Switching order of supremum for doubly indexed sequence?
Yes, it means exactly what you wrote.
The reason that
$$\sup_i\,\sup_j\ \alpha_{ij}=\sup_j\,\sup_i\ \alpha_{ij}$$
is that they're both equal to
$$\sup_{i,j}\,\alpha_{ij}\;.$$
For assume that
$$\sup_i\,\sup_j\ \alpha_{ij}\lt\sup_{i,j}\,\alpha_{ij}\;.$$
Then $\sup_i\,\sup_j\ \alpha_{ij}$ is not an upper bound for the $\alpha_{ij}$ (since there is no upper bound less than the supremum).
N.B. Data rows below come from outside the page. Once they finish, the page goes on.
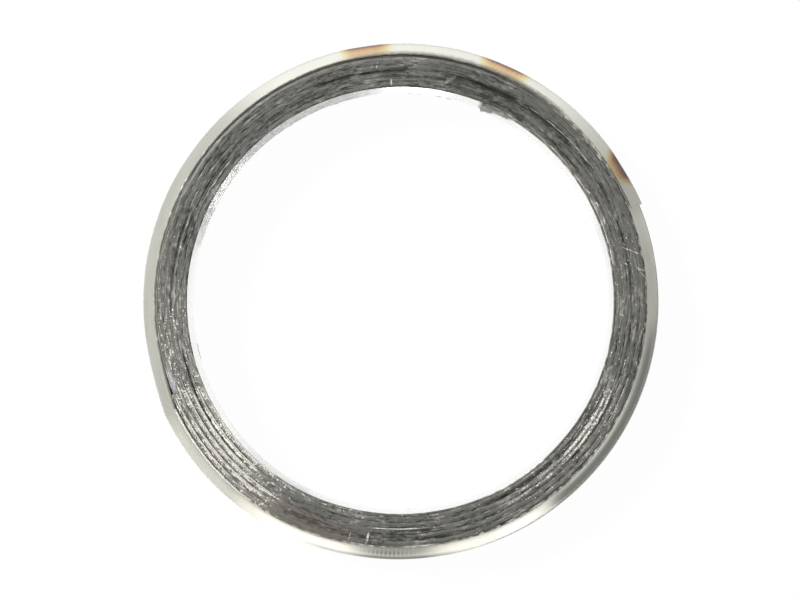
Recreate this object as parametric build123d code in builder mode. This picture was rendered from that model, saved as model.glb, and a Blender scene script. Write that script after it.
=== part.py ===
"""Spiral wound gasket for an exhaust joint.

A thin stainless strip of V section is wound with a strip of flexible graphite.
The two strips nest turn on turn, so that one spring-like ring is formed: its
first and last turns lie steel on steel and are held by spot welds, and the
graphite stands a little proud of the steel edges on both faces.

Frame: origin on the bore's axis in the lower sealing face, +Z towards the upper
sealing face, millimetres. Seen from above the strips are wound outwards clockwise.
"""

import os
from dataclasses import dataclass
from math import acos, atan2, cos, degrees, radians, sin

from build123d import *

# Ring
bore_radius = 27.0  # clear radius inside the first turn's edges
face_height = 5.0  # over the graphite, from sealing face to sealing face
graphite_proud = 0.12  # graphite above the steel edges, on each face

# Strips, thicknesses measured square to their flanks
steel_thickness = 0.2
graphite_thickness = 0.39
vee_depth = 1.85  # how far the nose at mid-height stands outside the edges
wrap_clearance = 0.03  # between turns that lie steel on steel

# Winding, angles turned clockwise from the strip's inner end
inner_end_direction = 67.6  # where that end lies, anticlockwise from +X
filled_turns = 5  # whole turns of graphite
climb_from = 142.4  # plain wrap before the first climb over the graphite
climb_arc = 70.0  # arc over which each turn climbs by one layer
graphite_run = 12.8  # graphite past the last climb
drop_lead = 4.1  # graphite's tail, which the strip pinches on its way down
drop_bend_radius = 4.8  # of the strip's edge, where it turns down over the tail
outer_overlap = 45.6  # strip past its last whole turn

# Spot welds of the plain wraps, as arcs from each end of the strip
weld_arcs = (9.5, 44.0, 76.0)
weld_width = 1.2  # of the nugget, along the strip and across it
weld_bite = 0.06  # nugget into each of the two turns
electrode_flat_depth = 0.1  # nose pressed flat by the electrode, outer welds only

# Worked out from the sizes above
full_turn = 360.0
mid_height = face_height / 2
steel_half_width = mid_height - graphite_proud
flank_angle = atan2(vee_depth, steel_half_width)
steel_step = steel_thickness / cos(flank_angle)  # radial thickness of the steel
graphite_step = graphite_thickness / cos(flank_angle)
wrap_pitch = steel_step + wrap_clearance
layer_pitch = steel_step + graphite_step
climb_end = climb_from + climb_arc
graphite_start = climb_from + climb_arc / 2  # tapers in under the second turn
graphite_end = filled_turns * full_turn + climb_end + graphite_run
drop_start = graphite_end + full_turn - drop_lead
last_radius = bore_radius + wrap_pitch + (filled_turns + 1) * layer_pitch  # before the drop
drop = layer_pitch - wrap_pitch
drop_arc = 2 * degrees(acos(1 - drop / (2 * (last_radius - drop_bend_radius))))
strip_end = (filled_turns + 2) * full_turn + outer_overlap
tool_depth = 2 * graphite_step  # of the solids that trim the graphite's two ends


def direction(turned: float) -> Vector:
    """Outward direction at an angle turned from the strip's inner end."""
    angle = radians(inner_end_direction - turned)
    return Vector(cos(angle), sin(angle))


@dataclass
class Arc:
    """A stretch of the strip's path: one arc about its own centre."""

    centre: Vector
    radius: float  # of the inner side of the strip, at its edges
    start: float
    stop: float


def step(radius: float, rise: float, start: float, arc: float) -> list[Arc]:
    """Two tangent arcs that carry the strip out, or in, by rise."""
    shift = rise / (2 * (1 - cos(radians(arc / 2))))
    middle = start + arc / 2
    stop = start + arc
    return [
        Arc(direction(start) * -shift, radius + shift, start, middle),
        Arc(direction(stop) * shift, radius + rise - shift, middle, stop),
    ]


def strip_path() -> list[Arc]:
    """The strip's path from its inner end to its outer end."""
    axis_point = Vector(0, 0)
    radius = bore_radius
    turned = 0.0
    arcs = []
    for turn in range(filled_turns + 2):
        rise = layer_pitch if turn else wrap_pitch
        start = turn * full_turn + climb_from
        arcs.append(Arc(axis_point, radius, turned, start))
        arcs += step(radius, rise, start, climb_arc)
        radius += rise
        turned = start + climb_arc
    arcs.append(Arc(axis_point, radius, turned, drop_start))
    arcs += step(radius, -drop, drop_start, drop_arc)
    arcs.append(Arc(axis_point, radius - drop, drop_start + drop_arc, strip_end))
    return arcs


path = strip_path()


def stretch(start: float, stop: float) -> list[Arc]:
    """The part of the strip's path between two angles."""
    return [
        Arc(arc.centre, arc.radius, max(arc.start, start), min(arc.stop, stop))
        for arc in path
        if arc.start < stop and arc.stop > start
    ]


def arc_at(turned: float) -> Arc:
    """The arc that the strip follows at an angle."""
    return next(arc for arc in path if arc.start <= turned <= arc.stop)


def wind(arcs: list[Arc], inside: float, outside: float, half_width: float, mode: Mode = Mode.ADD):
    """Carry a V section along the path; inside and outside are offsets from the strip's inner side."""
    edge_offset = vee_depth * (1 - half_width / steel_half_width)
    low, high = mid_height - half_width, mid_height + half_width
    for arc in arcs:
        outward = direction(arc.start)
        inner_edge = arc.radius + inside + edge_offset
        outer_edge = arc.radius + outside + edge_offset
        inner_nose = arc.radius + inside + vee_depth
        outer_nose = arc.radius + outside + vee_depth
        with BuildSketch(Plane(arc.centre, x_dir=outward, z_dir=outward.cross(Vector(0, 0, 1)))) as section:
            with BuildLine():
                Polyline(
                    (inner_edge, low),
                    (inner_nose, mid_height),
                    (inner_edge, high),
                    (outer_edge, high),
                    (outer_nose, mid_height),
                    (outer_edge, low),
                    close=True,
                )
            make_face()
        revolve(section.sketch, Axis(arc.centre, (0, 0, -1)), arc.stop - arc.start, mode=mode)


def weld(turned: float):
    """A nugget through the clearance under the turn at an angle, which joins it to the turn inside."""
    here = arc_at(turned)
    half_arc = degrees(weld_width / 2 / (here.radius + vee_depth))
    spot = Arc(here.centre, here.radius, turned - half_arc, turned + half_arc)
    wind([spot], -wrap_clearance - weld_bite, weld_bite, weld_width / 2)


def electrode_flat(turned: float):
    """The flat that the electrode pressed on the nose of the outermost turn."""
    here = arc_at(turned)
    nose = here.radius + steel_step + vee_depth
    outward = direction(turned)
    flat = Plane(
        outward * (nose - electrode_flat_depth) + Vector(0, 0, mid_height),
        x_dir=outward.cross(Vector(0, 0, 1)),
        z_dir=outward,
    )
    with Locations(flat):
        Box(
            nose,  # far longer than the flat
            steel_half_width,
            vee_depth,
            align=(Align.CENTER, Align.CENTER, Align.MIN),
            mode=Mode.SUBTRACT,
        )


# The steel strip: seven turns and the overlap, one solid held by its spot welds
with BuildPart() as winding_strip:
    wind(path, 0, steel_step, steel_half_width)
    for weld_arc in weld_arcs:
        weld(full_turn + weld_arc)
        weld(strip_end - weld_arc)
        electrode_flat(strip_end - weld_arc)

# The graphite's inner end, which tapers in between the first two turns
with BuildPart() as graphite_taper:
    wind(stretch(full_turn + graphite_start, full_turn + climb_end), -tool_depth, 0, mid_height)
    wind(
        stretch(graphite_start, climb_end),
        steel_step - 2 * tool_depth,
        steel_step,
        mid_height,
        mode=Mode.SUBTRACT,
    )

# The graphite's tail, trimmed where the last turn of steel comes down over it
with BuildPart() as graphite_tail:
    wind(
        stretch(graphite_end - drop_lead, graphite_end),
        steel_step,
        steel_step + tool_depth,
        mid_height,
    )
    wind(
        stretch(drop_start, drop_start + drop_arc),
        0,
        2 * tool_depth,
        mid_height,
        mode=Mode.SUBTRACT,
    )

# The graphite strip between the steel turns
with BuildPart() as graphite_filler:
    wind(stretch(climb_end, graphite_end - drop_lead), steel_step, layer_pitch, mid_height)
    add(graphite_taper.part)
    add(graphite_tail.part)

winding_strip.part.label = "winding_strip"
graphite_filler.part.label = "graphite_filler"

os.makedirs("parts", exist_ok=True)
export_step(winding_strip.part, "parts/winding_strip.step")
export_step(graphite_filler.part, "parts/graphite_filler.step")
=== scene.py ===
"""Looks of a spiral wound gasket: a stainless strip of V section wound with graphite.

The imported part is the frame. The path of the winding is worked out here from the same
driving sizes, both strips are rebuilt on it as fine surfaces, and each gets its finish.

Sizes are in millimetres until a surface is written into a mesh, and arcs and bearings
in degrees. An angle that is `turned` runs clockwise from the strip's inner end and goes
on past a full turn; a `bearing` runs anticlockwise from +X. An amount, share or strength
of 1 is the full effect.
"""

import logging
from dataclasses import dataclass
from enum import Enum
from functools import cached_property

import bpy
import numpy as np
from mathutils import Matrix, Vector

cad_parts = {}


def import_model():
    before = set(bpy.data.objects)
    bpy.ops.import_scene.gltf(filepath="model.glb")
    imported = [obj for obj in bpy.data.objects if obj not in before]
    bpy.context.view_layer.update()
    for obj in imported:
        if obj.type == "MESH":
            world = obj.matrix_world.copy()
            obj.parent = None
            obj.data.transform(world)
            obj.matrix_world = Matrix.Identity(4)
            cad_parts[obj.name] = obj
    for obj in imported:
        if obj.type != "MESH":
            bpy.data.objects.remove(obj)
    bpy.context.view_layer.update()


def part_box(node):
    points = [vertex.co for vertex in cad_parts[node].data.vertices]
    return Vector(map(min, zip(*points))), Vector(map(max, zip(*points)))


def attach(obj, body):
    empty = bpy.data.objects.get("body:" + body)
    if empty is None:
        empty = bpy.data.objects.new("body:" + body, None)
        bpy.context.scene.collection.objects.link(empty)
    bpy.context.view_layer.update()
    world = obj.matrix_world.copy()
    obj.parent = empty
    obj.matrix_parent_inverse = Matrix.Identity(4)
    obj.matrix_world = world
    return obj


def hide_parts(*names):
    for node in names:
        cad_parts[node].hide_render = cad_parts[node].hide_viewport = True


MILLIMETRE = 0.001
FULL_TURN = 360.0
ATTRIBUTE_PLACE = "place"
ATTRIBUTE_PAINTED_LIGHT_AND_STRAW = "painted_light_and_straw"
ATTRIBUTE_STAIN_AND_SHADE = "stains_and_shade"
ATTRIBUTE_WEAR = "wear"
UPPER_SEED, LOWER_SEED = 20, 60  # of the patterns of the two faces
LATTICE_STEPS = (127.1, 311.7, 74.7)  # for each column, row and seed
LATTICE_SINE = 43758.5453

Range = tuple[float, float]  # where an ease starts and ends, or the two ends of a blend
Colour = tuple[float, float, float]
Socket = bpy.types.NodeSocket
Value = Socket | float | tuple[float, ...]

log = logging.getLogger("gasket")


# Small numeric helpers


def smooth_step(value: np.ndarray) -> np.ndarray:
    """Ease from 0 to 1: three squares less two cubes of the clipped value."""
    clipped = np.clip(value, 0.0, 1.0)
    return clipped * clipped * (3.0 - 2.0 * clipped)


def fade(value: np.ndarray) -> np.ndarray:
    """Ease from 1 at 0 to nothing at 1."""
    return 1 - smooth_step(value)


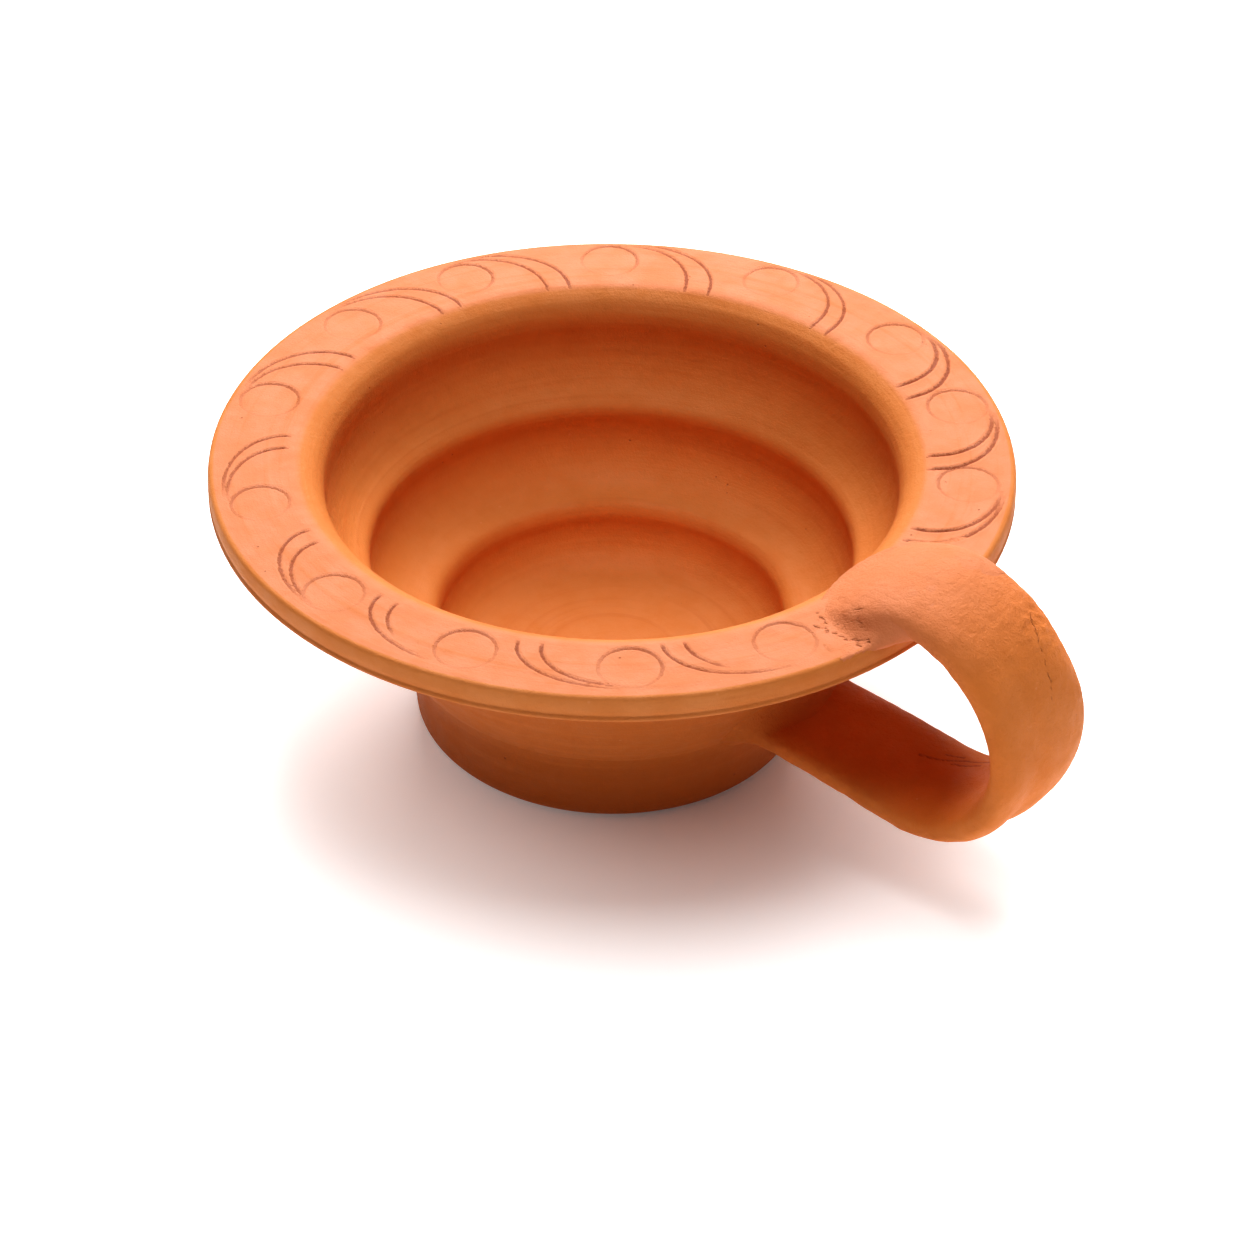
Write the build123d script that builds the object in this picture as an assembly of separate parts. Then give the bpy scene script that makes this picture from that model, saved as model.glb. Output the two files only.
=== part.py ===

Thus there is some $\alpha_{kl}$ greater than $\sup_i\,\sup_j\ \alpha_{ij}$. But this $\alpha_{kl}$ would make $\sup_j\alpha_{kj}$ be at least $\alpha_{kl}$, and thus $\sup_i\,\sup_j\alpha_{ij}$ would also be at least $\alpha_{kl}$, a contradiction.
Similarly, if
$$\sup_i\,\sup_j\ \alpha_{ij}\gt\sup_{i,j}\,\alpha_{ij}\;,$$
then some $\alpha_{kl}$ would have to be greater than $\sup_{i,j}a_{ij}$, which is impossible.
Note that this only works because both operations are suprema. If you take, say, the infimum with respect to $i$ and the supremum with respect to $j$, then it does matter in which order you perform those operations.